El añorado camino

Años hace que no regresaba a la ciudad de Burdeos. Y  ahora, el transeúnte retornaba a estas tierras de Aquitania, cara al Garona, sobre la barandilla del Bulevar de Luis XVIII, contemplando, entre una espesa bruma, al muchacho de rostro cobrizo y embobado, al ser Francia en aquel  entonces el anhelo fantaseado  de cualquier imberbe de la España del oscurantismo y  el pan negro.
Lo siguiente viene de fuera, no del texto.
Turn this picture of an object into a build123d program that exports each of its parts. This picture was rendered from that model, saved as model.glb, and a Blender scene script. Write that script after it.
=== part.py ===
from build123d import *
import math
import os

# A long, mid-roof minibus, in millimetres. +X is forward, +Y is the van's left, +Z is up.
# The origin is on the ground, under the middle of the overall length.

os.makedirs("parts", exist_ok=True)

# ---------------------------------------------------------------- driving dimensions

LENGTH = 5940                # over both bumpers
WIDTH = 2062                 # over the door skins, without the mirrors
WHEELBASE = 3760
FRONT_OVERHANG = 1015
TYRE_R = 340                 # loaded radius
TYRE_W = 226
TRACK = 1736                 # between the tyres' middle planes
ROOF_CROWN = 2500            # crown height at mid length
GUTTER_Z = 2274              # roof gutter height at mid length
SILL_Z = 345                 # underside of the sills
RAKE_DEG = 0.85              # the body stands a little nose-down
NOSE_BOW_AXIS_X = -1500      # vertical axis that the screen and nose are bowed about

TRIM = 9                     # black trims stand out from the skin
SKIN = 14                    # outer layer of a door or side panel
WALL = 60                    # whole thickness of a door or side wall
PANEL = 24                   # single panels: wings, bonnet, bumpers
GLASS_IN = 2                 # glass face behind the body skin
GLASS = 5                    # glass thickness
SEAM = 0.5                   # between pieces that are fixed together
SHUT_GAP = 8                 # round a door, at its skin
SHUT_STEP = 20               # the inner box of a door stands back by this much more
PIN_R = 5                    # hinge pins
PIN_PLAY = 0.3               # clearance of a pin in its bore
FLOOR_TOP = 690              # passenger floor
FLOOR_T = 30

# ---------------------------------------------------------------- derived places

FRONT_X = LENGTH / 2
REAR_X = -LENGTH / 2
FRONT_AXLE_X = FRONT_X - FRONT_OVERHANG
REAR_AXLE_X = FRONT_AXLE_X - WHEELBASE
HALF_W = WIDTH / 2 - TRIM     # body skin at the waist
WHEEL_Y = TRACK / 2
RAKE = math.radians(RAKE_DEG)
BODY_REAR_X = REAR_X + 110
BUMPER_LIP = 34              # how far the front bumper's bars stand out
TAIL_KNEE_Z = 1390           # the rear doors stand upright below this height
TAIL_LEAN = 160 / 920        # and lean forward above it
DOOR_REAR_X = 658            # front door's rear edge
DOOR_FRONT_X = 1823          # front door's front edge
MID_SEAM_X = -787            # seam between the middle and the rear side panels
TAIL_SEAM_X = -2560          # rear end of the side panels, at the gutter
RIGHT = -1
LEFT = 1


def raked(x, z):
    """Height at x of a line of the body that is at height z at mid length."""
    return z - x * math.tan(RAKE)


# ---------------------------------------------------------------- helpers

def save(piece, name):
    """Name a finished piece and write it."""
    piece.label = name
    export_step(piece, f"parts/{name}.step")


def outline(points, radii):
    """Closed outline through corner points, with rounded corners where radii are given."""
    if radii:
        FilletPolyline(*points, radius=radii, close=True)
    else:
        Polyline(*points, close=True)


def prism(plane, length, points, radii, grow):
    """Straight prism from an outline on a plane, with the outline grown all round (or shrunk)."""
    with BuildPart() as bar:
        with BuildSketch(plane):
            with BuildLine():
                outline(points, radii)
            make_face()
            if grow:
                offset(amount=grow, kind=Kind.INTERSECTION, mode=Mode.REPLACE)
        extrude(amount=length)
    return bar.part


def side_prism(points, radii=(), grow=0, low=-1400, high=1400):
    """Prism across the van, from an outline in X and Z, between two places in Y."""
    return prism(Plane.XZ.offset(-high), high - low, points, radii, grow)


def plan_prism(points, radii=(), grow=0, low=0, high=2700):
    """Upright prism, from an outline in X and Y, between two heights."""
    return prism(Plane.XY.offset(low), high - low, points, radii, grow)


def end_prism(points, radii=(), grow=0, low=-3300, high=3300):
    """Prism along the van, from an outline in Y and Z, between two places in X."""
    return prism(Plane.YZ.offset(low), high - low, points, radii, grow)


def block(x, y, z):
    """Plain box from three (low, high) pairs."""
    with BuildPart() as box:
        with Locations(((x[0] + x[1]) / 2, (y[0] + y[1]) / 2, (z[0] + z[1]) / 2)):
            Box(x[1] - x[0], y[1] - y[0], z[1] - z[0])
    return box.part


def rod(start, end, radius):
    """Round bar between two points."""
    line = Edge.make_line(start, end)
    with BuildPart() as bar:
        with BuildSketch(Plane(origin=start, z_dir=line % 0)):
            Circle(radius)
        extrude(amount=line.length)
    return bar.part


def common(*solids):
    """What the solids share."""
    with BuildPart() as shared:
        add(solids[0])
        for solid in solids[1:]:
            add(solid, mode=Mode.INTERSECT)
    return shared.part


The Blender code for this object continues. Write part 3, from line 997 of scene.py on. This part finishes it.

Nos envolvían los sopores de la posguerra civil,  y la esperanza acumulada  se centraba en cruzar los Pirineos. Anduvimos de pueblo en pueblo  al paso de los zíngaros ambulantes sin oficio, hasta llegar a París. A partir de entonces, sin que la ciudad lo  supiera, Burdeos fue el primer camino de vericuetos tatuado en nuestra alma  peregrina.

Lo expresó un dramaturgo de senderos bifurcados: “Tome Versalles, añádale Amberes y obtendrá Burdeos”. Esto, con un vino de Château Haut-Bergey - entre los muchos macerados a lo largo del valle de Dordoña -  refleja la idiosincrasia de esta metrópoli levantada sobre piedras talladas convertidas en  historia imperecedera. 

Francisco de Goya,  huyendo de Madrid entre brañas, escapando de la represión absolutista, recibió refugio en estos labrantíos. Allí  plasmó, en homenaje a una tierra campestre hasta el tuétano, su lienzo “La lechera de Burdeos”,   ahora  colgado en el Museo del Prado.

¿Y qué hicimos en la ciudad? Lo sentimos, lector: en la visita  hubo una notable razón: retornar como Marcel Proust al encuentro de un tiempo lejano, buscando el pasado que siempre suele ser presente en ciertos instantes. Durante varias horas, ocupamos una mesa en el “Café Francais”, frente a la plaza  de la catedral de San Andrés. El local nos envolvía en emotivas remembranzas.

Ya en la noche, camino de la estación de Saint-Jean, intentando   regresar en  un tren  de alta velocidad a París, nos paralizamos frente al Gran Teatro,  mandado levantar por el mariscal Richelieu, y siendo sin duda uno los más bellos recintos de Francia. Rodeado exteriormente de impresionantes columnas, posee en su interior una escalera idéntica a la de la Opera parisina. Ahora volvimos a subir la escalinata.

A mi lado iba el tembloroso rapazuelo  pasmado de contemplar el refinado estilo Luis XVI, impresionándose al penetrar en ese templo pagano, a ver y  sentir la comedia “Velpone” de Ben Jonson, la representación más concluyente centrada en la las lujurias y ambiciones humanas.

 No hay titubeo: los lejanos recuerdos nos dicen que hemos sido jóvenes alguna vez.

Cruzando la Plaza de Jean Jaures, bajamos a la orilla del  Garona, y transitamos  sus márgenes lanzando alterables susurros  a la urbe de  las primeras querencias juveniles, presintiendo algo certero: será quizás  la última vez que la veamos, al estar Burdeos a desmano de los últimos atajos de  nuestra   vida.

Píndaro  nos ayudó en la despedida: “El hombre es la sombra de un  sueño”.